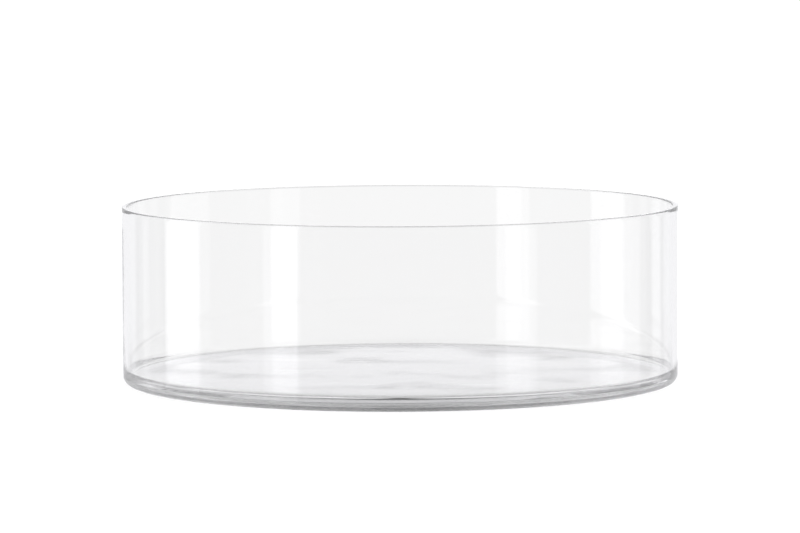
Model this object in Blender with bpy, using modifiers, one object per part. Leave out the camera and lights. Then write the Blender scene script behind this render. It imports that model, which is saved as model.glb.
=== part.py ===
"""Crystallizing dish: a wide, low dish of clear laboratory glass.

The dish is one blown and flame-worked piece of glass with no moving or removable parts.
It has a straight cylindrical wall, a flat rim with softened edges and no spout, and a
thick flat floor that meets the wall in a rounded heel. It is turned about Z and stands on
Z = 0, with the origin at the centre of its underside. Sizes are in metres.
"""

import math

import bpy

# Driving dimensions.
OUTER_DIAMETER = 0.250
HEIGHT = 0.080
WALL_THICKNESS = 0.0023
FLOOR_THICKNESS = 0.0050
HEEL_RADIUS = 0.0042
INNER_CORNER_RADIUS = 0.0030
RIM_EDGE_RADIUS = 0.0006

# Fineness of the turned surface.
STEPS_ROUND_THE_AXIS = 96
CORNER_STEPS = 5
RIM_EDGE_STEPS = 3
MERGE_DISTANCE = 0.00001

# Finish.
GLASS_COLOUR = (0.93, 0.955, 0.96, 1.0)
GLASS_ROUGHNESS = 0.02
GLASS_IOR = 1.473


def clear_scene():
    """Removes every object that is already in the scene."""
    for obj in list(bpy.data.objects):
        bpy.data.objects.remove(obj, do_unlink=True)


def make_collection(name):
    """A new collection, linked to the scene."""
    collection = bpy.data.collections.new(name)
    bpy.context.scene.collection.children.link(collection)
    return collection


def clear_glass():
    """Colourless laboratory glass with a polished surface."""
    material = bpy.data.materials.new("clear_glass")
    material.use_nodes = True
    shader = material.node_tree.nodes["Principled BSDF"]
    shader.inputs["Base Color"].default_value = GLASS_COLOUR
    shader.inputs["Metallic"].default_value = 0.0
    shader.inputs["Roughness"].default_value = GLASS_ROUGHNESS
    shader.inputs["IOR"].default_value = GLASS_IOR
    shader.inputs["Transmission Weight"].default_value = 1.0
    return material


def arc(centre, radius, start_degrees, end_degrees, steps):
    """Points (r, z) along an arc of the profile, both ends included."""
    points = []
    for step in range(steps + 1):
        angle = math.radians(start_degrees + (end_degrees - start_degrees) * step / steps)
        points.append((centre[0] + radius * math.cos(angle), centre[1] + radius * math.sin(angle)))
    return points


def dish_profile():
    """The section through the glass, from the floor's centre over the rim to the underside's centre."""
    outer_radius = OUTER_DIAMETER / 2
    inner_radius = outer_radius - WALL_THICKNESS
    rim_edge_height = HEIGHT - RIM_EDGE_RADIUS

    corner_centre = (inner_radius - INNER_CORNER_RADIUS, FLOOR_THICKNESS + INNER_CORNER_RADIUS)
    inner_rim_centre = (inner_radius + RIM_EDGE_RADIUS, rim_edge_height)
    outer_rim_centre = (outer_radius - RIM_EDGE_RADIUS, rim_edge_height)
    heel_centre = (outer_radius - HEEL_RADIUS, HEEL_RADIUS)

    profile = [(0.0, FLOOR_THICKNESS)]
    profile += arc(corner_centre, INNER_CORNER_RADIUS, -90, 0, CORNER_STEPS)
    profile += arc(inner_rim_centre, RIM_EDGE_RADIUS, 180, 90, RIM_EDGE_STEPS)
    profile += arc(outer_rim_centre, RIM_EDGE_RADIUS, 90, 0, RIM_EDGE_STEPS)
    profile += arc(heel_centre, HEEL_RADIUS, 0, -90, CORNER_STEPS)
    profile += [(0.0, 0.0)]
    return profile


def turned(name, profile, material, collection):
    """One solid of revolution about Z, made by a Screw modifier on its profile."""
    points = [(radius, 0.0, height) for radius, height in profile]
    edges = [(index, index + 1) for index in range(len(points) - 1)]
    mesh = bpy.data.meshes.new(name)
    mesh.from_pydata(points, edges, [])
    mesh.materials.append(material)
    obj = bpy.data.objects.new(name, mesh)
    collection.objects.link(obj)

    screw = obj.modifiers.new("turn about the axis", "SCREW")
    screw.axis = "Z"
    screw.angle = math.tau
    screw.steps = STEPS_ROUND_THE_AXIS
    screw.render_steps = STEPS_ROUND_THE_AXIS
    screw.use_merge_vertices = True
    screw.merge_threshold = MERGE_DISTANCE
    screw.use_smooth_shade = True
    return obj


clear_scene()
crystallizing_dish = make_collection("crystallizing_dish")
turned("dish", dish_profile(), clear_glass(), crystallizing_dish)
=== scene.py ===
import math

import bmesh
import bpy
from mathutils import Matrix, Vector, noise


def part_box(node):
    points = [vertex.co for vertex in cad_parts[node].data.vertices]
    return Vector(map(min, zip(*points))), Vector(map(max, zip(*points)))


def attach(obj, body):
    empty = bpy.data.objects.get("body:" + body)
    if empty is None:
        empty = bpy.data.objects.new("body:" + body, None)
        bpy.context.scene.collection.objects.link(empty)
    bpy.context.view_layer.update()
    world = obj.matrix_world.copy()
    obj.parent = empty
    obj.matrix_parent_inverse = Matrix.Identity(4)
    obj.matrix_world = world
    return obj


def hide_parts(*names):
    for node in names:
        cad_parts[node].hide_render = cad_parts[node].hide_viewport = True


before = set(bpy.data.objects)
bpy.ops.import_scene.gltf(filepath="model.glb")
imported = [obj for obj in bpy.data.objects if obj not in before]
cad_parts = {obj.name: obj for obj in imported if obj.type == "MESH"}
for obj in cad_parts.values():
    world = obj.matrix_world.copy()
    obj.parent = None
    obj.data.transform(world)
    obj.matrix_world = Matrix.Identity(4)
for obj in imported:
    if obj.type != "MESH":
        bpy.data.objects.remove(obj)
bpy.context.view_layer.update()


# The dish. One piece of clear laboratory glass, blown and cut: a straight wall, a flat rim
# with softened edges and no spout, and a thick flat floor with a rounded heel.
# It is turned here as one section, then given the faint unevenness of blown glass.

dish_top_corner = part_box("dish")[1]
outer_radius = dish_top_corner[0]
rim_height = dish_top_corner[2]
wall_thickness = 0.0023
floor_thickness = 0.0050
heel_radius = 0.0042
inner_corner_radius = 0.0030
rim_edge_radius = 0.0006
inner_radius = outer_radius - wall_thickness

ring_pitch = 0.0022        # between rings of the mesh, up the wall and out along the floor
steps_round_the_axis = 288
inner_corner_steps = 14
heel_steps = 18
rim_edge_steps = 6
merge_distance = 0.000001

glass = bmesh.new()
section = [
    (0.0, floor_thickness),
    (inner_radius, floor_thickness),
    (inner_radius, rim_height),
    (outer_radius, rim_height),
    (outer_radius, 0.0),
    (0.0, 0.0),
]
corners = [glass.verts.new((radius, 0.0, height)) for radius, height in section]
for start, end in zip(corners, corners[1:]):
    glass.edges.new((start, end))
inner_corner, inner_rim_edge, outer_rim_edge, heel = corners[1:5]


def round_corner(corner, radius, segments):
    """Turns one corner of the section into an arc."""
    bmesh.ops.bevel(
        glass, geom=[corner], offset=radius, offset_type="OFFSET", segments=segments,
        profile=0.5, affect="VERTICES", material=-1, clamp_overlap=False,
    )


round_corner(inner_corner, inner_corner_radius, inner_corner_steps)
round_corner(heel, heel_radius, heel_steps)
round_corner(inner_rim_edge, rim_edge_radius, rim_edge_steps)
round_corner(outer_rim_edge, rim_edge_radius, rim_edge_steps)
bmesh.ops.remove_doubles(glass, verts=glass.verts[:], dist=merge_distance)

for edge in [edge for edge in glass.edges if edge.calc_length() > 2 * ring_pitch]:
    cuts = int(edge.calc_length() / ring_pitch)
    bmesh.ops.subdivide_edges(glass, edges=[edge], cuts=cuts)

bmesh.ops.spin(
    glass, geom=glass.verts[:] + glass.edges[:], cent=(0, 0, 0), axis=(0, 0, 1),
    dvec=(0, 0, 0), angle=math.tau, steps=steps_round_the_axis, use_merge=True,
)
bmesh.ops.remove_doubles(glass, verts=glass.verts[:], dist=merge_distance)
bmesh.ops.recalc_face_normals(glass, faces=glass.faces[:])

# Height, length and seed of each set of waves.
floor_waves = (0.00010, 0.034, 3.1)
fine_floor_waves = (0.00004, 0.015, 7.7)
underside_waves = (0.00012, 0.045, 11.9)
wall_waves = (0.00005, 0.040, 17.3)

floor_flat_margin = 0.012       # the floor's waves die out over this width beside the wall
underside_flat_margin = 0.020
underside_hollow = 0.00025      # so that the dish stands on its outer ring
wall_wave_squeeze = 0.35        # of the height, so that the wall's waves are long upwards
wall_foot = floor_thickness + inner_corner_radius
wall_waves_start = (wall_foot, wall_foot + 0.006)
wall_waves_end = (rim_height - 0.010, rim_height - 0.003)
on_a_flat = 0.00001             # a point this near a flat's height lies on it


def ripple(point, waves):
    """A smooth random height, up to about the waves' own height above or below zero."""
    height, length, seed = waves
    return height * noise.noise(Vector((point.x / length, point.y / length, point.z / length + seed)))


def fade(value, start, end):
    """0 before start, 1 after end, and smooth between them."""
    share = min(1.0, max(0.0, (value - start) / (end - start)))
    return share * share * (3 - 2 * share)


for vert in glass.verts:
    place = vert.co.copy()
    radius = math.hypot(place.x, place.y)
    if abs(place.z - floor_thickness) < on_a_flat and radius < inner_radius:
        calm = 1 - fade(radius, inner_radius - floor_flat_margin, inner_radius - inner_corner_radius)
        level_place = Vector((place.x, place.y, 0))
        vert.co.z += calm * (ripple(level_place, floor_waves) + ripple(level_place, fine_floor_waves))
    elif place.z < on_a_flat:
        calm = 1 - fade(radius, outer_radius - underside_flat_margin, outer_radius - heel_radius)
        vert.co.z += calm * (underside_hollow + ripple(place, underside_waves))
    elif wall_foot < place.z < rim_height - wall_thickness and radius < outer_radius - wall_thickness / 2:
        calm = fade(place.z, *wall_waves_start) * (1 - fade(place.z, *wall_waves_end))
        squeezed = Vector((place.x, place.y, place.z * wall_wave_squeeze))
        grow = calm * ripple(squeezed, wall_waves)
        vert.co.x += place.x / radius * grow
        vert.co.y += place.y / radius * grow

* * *

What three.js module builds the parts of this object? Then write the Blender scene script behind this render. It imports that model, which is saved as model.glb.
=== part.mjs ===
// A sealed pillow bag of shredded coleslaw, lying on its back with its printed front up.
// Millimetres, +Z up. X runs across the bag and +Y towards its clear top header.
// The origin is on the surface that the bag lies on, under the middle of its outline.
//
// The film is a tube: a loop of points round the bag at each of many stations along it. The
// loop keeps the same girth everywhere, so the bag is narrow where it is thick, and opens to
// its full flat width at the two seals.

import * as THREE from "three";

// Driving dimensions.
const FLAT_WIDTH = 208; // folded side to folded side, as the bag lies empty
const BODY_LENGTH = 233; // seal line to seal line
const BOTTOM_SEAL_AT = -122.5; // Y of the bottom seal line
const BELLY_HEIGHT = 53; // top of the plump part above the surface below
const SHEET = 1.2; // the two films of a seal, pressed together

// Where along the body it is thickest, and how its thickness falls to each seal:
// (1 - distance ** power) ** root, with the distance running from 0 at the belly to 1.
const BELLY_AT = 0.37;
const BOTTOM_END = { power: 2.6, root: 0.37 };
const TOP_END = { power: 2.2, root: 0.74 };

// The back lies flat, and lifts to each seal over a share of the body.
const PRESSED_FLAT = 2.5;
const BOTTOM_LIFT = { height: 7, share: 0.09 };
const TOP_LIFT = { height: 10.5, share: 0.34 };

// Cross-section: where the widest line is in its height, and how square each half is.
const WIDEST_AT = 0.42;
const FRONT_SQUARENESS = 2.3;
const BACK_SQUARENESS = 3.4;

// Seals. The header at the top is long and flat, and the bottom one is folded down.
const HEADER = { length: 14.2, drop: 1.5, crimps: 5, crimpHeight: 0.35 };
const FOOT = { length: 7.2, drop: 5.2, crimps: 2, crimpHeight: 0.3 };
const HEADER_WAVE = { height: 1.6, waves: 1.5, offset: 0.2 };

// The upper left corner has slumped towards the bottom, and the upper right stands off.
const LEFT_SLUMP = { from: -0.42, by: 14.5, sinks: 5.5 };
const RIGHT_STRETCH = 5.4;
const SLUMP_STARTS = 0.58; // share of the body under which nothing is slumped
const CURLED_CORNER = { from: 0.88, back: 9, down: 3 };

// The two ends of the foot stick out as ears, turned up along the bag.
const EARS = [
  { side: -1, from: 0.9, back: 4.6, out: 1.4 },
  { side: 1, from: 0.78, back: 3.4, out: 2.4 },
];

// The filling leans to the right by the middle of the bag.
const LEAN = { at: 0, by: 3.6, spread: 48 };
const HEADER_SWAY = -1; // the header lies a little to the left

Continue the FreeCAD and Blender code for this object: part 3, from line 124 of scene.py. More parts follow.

DIRECTION.
Reproduce word for word the material above, beginning with the line that contains "Model this object" and ending with the line that contains "bpy.data.objects.remove(obj, do_unlink=True)".

TASK RESULT.
Model this object in Blender with bpy, using modifiers, one object per part. Leave out the camera and lights. Then write the Blender scene script behind this render. It imports that model, which is saved as model.glb.
=== part.py ===
"""Crystallizing dish: a wide, low dish of clear laboratory glass.

The dish is one blown and flame-worked piece of glass with no moving or removable parts.
It has a straight cylindrical wall, a flat rim with softened edges and no spout, and a
thick flat floor that meets the wall in a rounded heel. It is turned about Z and stands on
Z = 0, with the origin at the centre of its underside. Sizes are in metres.
"""

import math

import bpy

# Driving dimensions.
OUTER_DIAMETER = 0.250
HEIGHT = 0.080
WALL_THICKNESS = 0.0023
FLOOR_THICKNESS = 0.0050
HEEL_RADIUS = 0.0042
INNER_CORNER_RADIUS = 0.0030
RIM_EDGE_RADIUS = 0.0006

# Fineness of the turned surface.
STEPS_ROUND_THE_AXIS = 96
CORNER_STEPS = 5
RIM_EDGE_STEPS = 3
MERGE_DISTANCE = 0.00001

# Finish.
GLASS_COLOUR = (0.93, 0.955, 0.96, 1.0)
GLASS_ROUGHNESS = 0.02
GLASS_IOR = 1.473


def clear_scene():
    """Removes every object that is already in the scene."""
    for obj in list(bpy.data.objects):
        bpy.data.objects.remove(obj, do_unlink=True)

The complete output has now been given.